DEBBIE writes this via chat:
when considering performance we need to consider inter-relationships.
- Task or work performance
- Qualification/Certification for performance
- Agent of performance
- Performance in project
- Procedure in performance
- Instrument in performance
- Product in performance
- Deliverable of performance
- Past or planned performance
She explains that the specifics of ‘performance’ has to be clarified, there are many different facets of performance. It may change and help and organise what data sets, what roles and actors and decisions are made.
GEORGE says, regarding the digital record, it’s really relevant who did the work? what’s their evidence of competency? is there a schedule of the tasks? MATT agrees. GEORGE says there is a range of different methods that are essentially just providing a QR code/reference code to go back to some data. This group needs to contribute to what particular data that is.
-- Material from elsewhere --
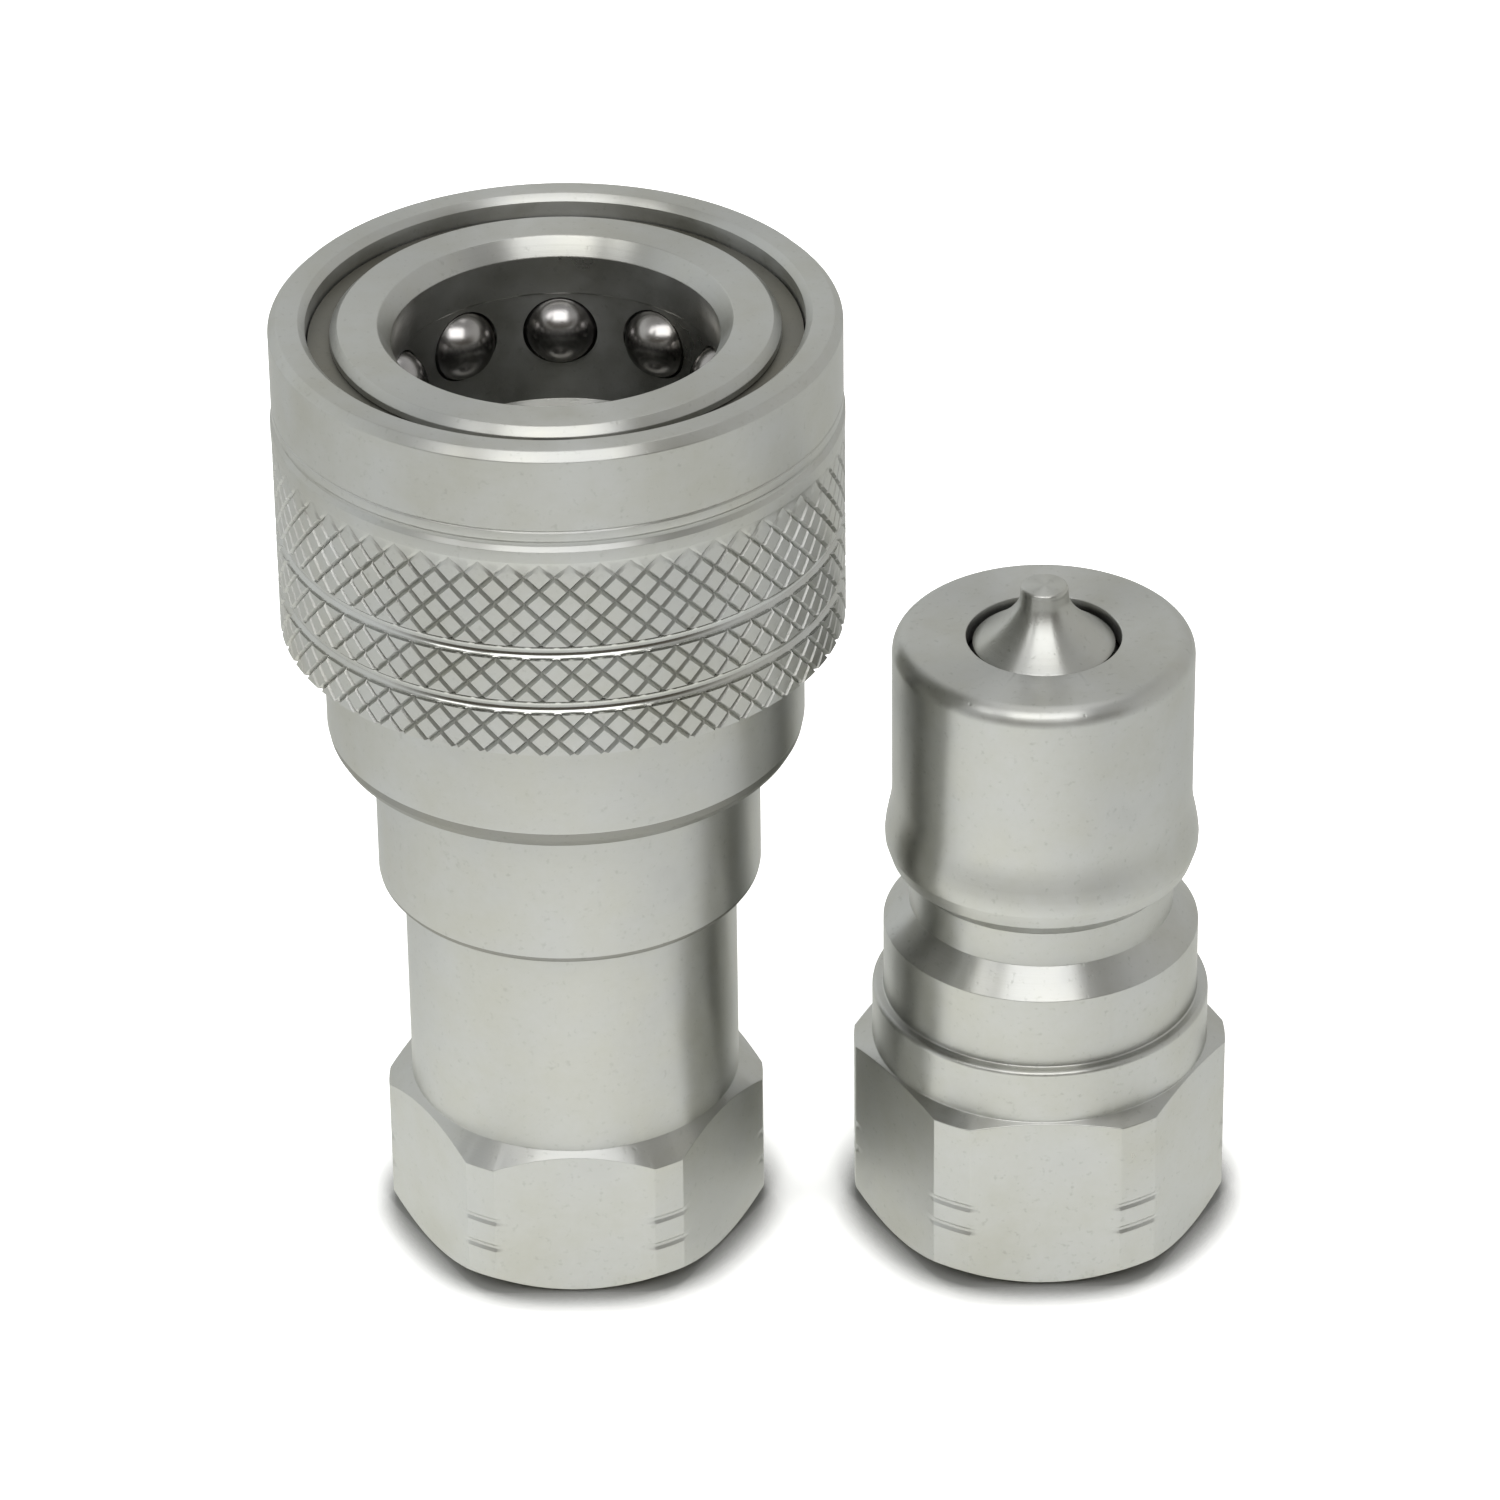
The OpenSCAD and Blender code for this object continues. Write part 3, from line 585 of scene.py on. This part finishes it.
def coil(node, wire_r, turns, x, sides=12, steps=36):
    """A compression spring with closed ends, in the box of its CAD node."""
    low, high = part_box(node)
    mean_r = (high.x - low.x) / 2 / MM - wire_r
    closed = 2 * wire_r + 0.05
    bottom, top = low.z / MM + wire_r, high.z / MM - wire_r
    pitch = (top - bottom - 2 * closed) / (turns - 2)
    count = int(turns * steps)
    verts = []
    for i in range(count + 1):
        u = i / steps
        lift = closed * min(u, 1) + pitch * max(0, min(u, turns - 1) - 1) \
            + closed * max(0, u - turns + 1)
        a = 2 * math.pi * u
        for k in range(sides):
            b = 2 * math.pi * k / sides
            r = mean_r + wire_r * math.cos(b)
            verts.append((x + r * math.cos(a), r * math.sin(a),
                          bottom + lift + wire_r * math.sin(b)))
    faces = [(i * sides + k, (i + 1) * sides + k, (i + 1) * sides + (k + 1) % sides,
              i * sides + (k + 1) % sides) for i in range(count) for k in range(sides)]
    faces.append(tuple(range(sides)))
    faces.append(tuple(count * sides + k for k in reversed(range(sides))))
    return make_object(node + "_finish", verts, faces)


for node, body_name, joint, wire_r, turns, travel, x in (
        ("sleeve_spring", "spring_turn", "sleeve_slide", 0.65, 3.5, 6.0, SOCKET_X),
        ("socket_valve_spring", "coupling", "socket_valve_slide", 0.45, 5, 4.2, SOCKET_X),
        ("plug_valve_spring", "coupling", "plug_valve_slide", 0.45, 7, 4.2, PLUG_X)):
    spring = piece(coil(node, wire_r, turns, x), node, body_name, spring_metal)
    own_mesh(spring)

# ---------------------------------------------------------------- plug half

plug_angles = hex_angles(12.025)


def plug_section(i):
    above = [
        (10.825, 12.75, 0.1, 3), (10.825, 16.5, 0.3, 5), (10.1, 16.5, 0.12, 4),
        (10.1, 21.45, 0.1), (8.47, 23.08, 0.08), (8.47, 25.52, 0.08), (9.66, 26.71, 0.1, 4),
        (9.98, 27.7, 0.12, 3), (10.0, 28.2), (9.94, 28.75), (9.8, 29.5), (9.65, 30.2),
        (9.57, 30.9), (9.55, 31.5), (9.55, PLUG_TOP, 1.15, 12), (4.9, PLUG_TOP, 0.08, 3), (4.9, 41.0),
        (CHAMBER_R, 38.35), (CHAMBER_R, 18.9), (7.57, 18.9), (7.57, 17.85),
        (CHAMBER_R, 17.85), (CHAMBER_R, PORT_DEPTH)]
    inside = pipe_thread(plug_angles[i], PORT_DEPTH) + [(8.75, 0, 0.05, 2)]
    return hex_section(plug_angles[i], 12.75, 12.025, 10.825, 0.48, (4.4, 6.2), above, inside)


plug = piece(revolved("plug_body_finish", plug_section, plug_angles, PLUG_X),
             "plug_body", "coupling", zinc_plug, drawn_plug)
mark_flats(plug, PLUG_X)

# ---------------------------------------------------------------- camera

FOCAL_PX, DISTANCE = 7596.1, 0.48538
PITCH, ROLL = math.radians(31.899), math.radians(0.719)
TARGET = Vector((-0.000634, 0.003801, 0.031808))

cam_data = bpy.data.cameras.new("camera")
cam_data.sensor_fit = "HORIZONTAL"
cam_data.sensor_width = 36
cam_data.lens = FOCAL_PX / 1500 * 36
cam_data.clip_start, cam_data.clip_end = 0.01, 20
camera = bpy.data.objects.new("camera", cam_data)
bpy.context.scene.collection.objects.link(camera)
forward = Vector((0, math.cos(PITCH), -math.sin(PITCH)))
up = Vector((0, math.sin(PITCH), math.cos(PITCH)))
right = Vector((1, 0, 0))
image_right = right * math.cos(ROLL) - up * math.sin(ROLL)
image_up = up * math.cos(ROLL) + right * math.sin(ROLL)
camera.matrix_world = Matrix.Translation(TARGET - forward * DISTANCE) @ Matrix(
    (image_right, image_up, -forward)).transposed().to_4x4()
bpy.context.scene.camera = camera

# ---------------------------------------------------------------- floor, lamps, world

scene = bpy.context.scene
scene.view_settings.view_transform = "Standard"

mesh = bpy.data.meshes.new("floor")
HALF_FLOOR, FLOOR_Z = 3.0, -0.00002
mesh.from_pydata([(x * HALF_FLOOR, y * HALF_FLOOR, FLOOR_Z)
                  for x, y in ((-1, -1), (1, -1), (1, 1), (-1, 1))], [], [(0, 1, 2, 3)])
floor = bpy.data.objects.new("floor", mesh)
scene.collection.objects.link(floor)
floor_mat = bpy.data.materials.new("floor")
floor_mat.use_nodes = True
nodes, links = floor_mat.node_tree.nodes, floor_mat.node_tree.links
shader = nodes["Principled BSDF"]
shader.inputs["Roughness"].default_value = 1.0
shader.inputs["Specular IOR Level"].default_value = 0.0


def chosen(factor, a, b):
    """Colour a, or b where factor is 1."""
    node = nodes.new("ShaderNodeMix")
    node.data_type = "RGBA"
    links.new(factor, node.inputs["Factor"])
    for key, value in (("A", a), ("B", b)):
        if isinstance(value, tuple):
            node.inputs[key].default_value = value
        else:
            links.new(value, node.inputs[key])
    return node.outputs["Result"]


def stepped(socket, low, high, out_low, out_high):
    """A smooth step of a value."""
    node = nodes.new("ShaderNodeMapRange")
    node.interpolation_type = "SMOOTHSTEP"
    for key, value in (("From Min", low), ("From Max", high), ("To Min", out_low),
                       ("To Max", out_high)):
        node.inputs[key].default_value = value
    links.new(socket, node.inputs["Value"])
    return node.outputs["Result"]


# painted light on the sheet: in reflections its colour is a painted pool of light, brightest where
# the pair stands, which the walls reflect;
# seen by the camera it is white with a narrow painted shadow, from ambient occlusion, where the pair
# touches it
path = nodes.new("ShaderNodeLightPath")
place = nodes.new("ShaderNodeNewGeometry")
away = nodes.new("ShaderNodeVectorMath")
away.operation = "DISTANCE"
away.inputs[1].default_value = (-0.012, -0.03, 0)
links.new(place.outputs["Position"], away.inputs[0])
painted_pool = chosen(stepped(away.outputs["Value"], 0.0, 0.12, 0, 1), (1.75, 1.76, 1.72, 1),
              (0.95, 0.96, 0.95, 1))
# painted shadow: the camera sees the sheet darker where ambient occlusion finds the pair close, and
# white elsewhere
contact = nodes.new("ShaderNodeAmbientOcclusion")
contact.inputs["Distance"].default_value = 0.005
camera_white_with_painted_shadow = chosen(stepped(contact.outputs["AO"], 0.48, 0.95, 0, 1), (0.24, 0.24, 0.235, 1),
              (1.8, 1.8, 1.8, 1))
sheet = chosen(path.outputs["Is Glossy Ray"], (0.8, 0.8, 0.79, 1), painted_pool)
links.new(chosen(path.outputs["Is Camera Ray"], sheet, camera_white_with_painted_shadow), shader.inputs["Base Color"])
floor.data.materials.append(floor_mat)

world = bpy.data.worlds.new("world")
scene.world = world
world.use_nodes = True
nodes, links = world.node_tree.nodes, world.node_tree.links
background = nodes["Background"]
aim = nodes.new("ShaderNodeTexCoord")
axes = nodes.new("ShaderNodeSeparateXYZ")
links.new(aim.outputs["Generated"], axes.inputs[0])


def product(a, b):
    node = nodes.new("ShaderNodeMath")
    node.operation = "MULTIPLY"
    links.new(a, node.inputs[0])
    links.new(b, node.inputs[1])
    return node.outputs[0]


walls = chosen(stepped(axes.outputs["X"], -0.9, 0.9, 0, 1), (1.0, 1.02, 1.01, 1),
               (0.78, 0.78, 0.76, 1))
room = chosen(stepped(axes.outputs["Z"], 0.55, 0.95, 0, 1), walls, (0.5, 0.5, 0.49, 1))
ahead = product(stepped(axes.outputs["Y"], -0.75, -0.2, 1, 0),
                stepped(axes.outputs["Z"], 0.5, 0.7, 1, 0))
room = chosen(ahead, room, (0.14, 0.125, 0.105, 1))
path = nodes.new("ShaderNodeLightPath")
links.new(chosen(path.outputs["Is Camera Ray"], room, (1, 1, 1, 1)),
          background.inputs["Color"])
background.inputs["Strength"].default_value = 1.0


def lamp(name, at, towards, size, watts):
    light = bpy.data.lights.new(name, "AREA")
    light.shape = "RECTANGLE"
    light.size, light.size_y = size
    light.energy = watts
    obj = bpy.data.objects.new(name, light)
    obj.location = at
    obj.rotation_euler = (Vector(towards) - Vector(at)).to_track_quat("-Z", "Y").to_euler()
    scene.collection.objects.link(obj)


lamp("key", (0.0, -0.49, 0.79), (0, 0, 0.03), (0.7, 0.5), 3.4)
lamp("side", (-0.46, -0.36, 0.72), (0, 0, 0.03), (0.2, 0.3), 0.5)
lamp("over", (0.1, 0.35, 1.1), (0, 0, 0), (0.7, 0.5), 1.0)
DEBBIE says that the draft report from working group 2 on installers deals with a lot of this, but its light on compartmentation and light on behaviours and informations - she may do a draft response to it. She thinks they need to comment on it.
Jarek, Dave, Paul and (possibly) Matt will be attending DCW.
GEORGE says that Matt Taylor’s comments bring into sharp relief the significance of the weight of a door and the impact on the drylining. If the door is physically a different size that’s not something that can be fixed easily on site if the dry lining has already been put in. Therefore, there is a responsibility for contractors to select products much earlier in the process even before specialist trades are appointed. Otherwise, there will be more building work done in the wrong place and coordination issues. PAUL WHITE says all these same problems apply to dampers as well.
GEORGE asks is it’s possible to pick 3 or 4 different attributes from Paul White’s smoke damper paper to highlight on the day. PAUL WHITE indicates ‘yes’.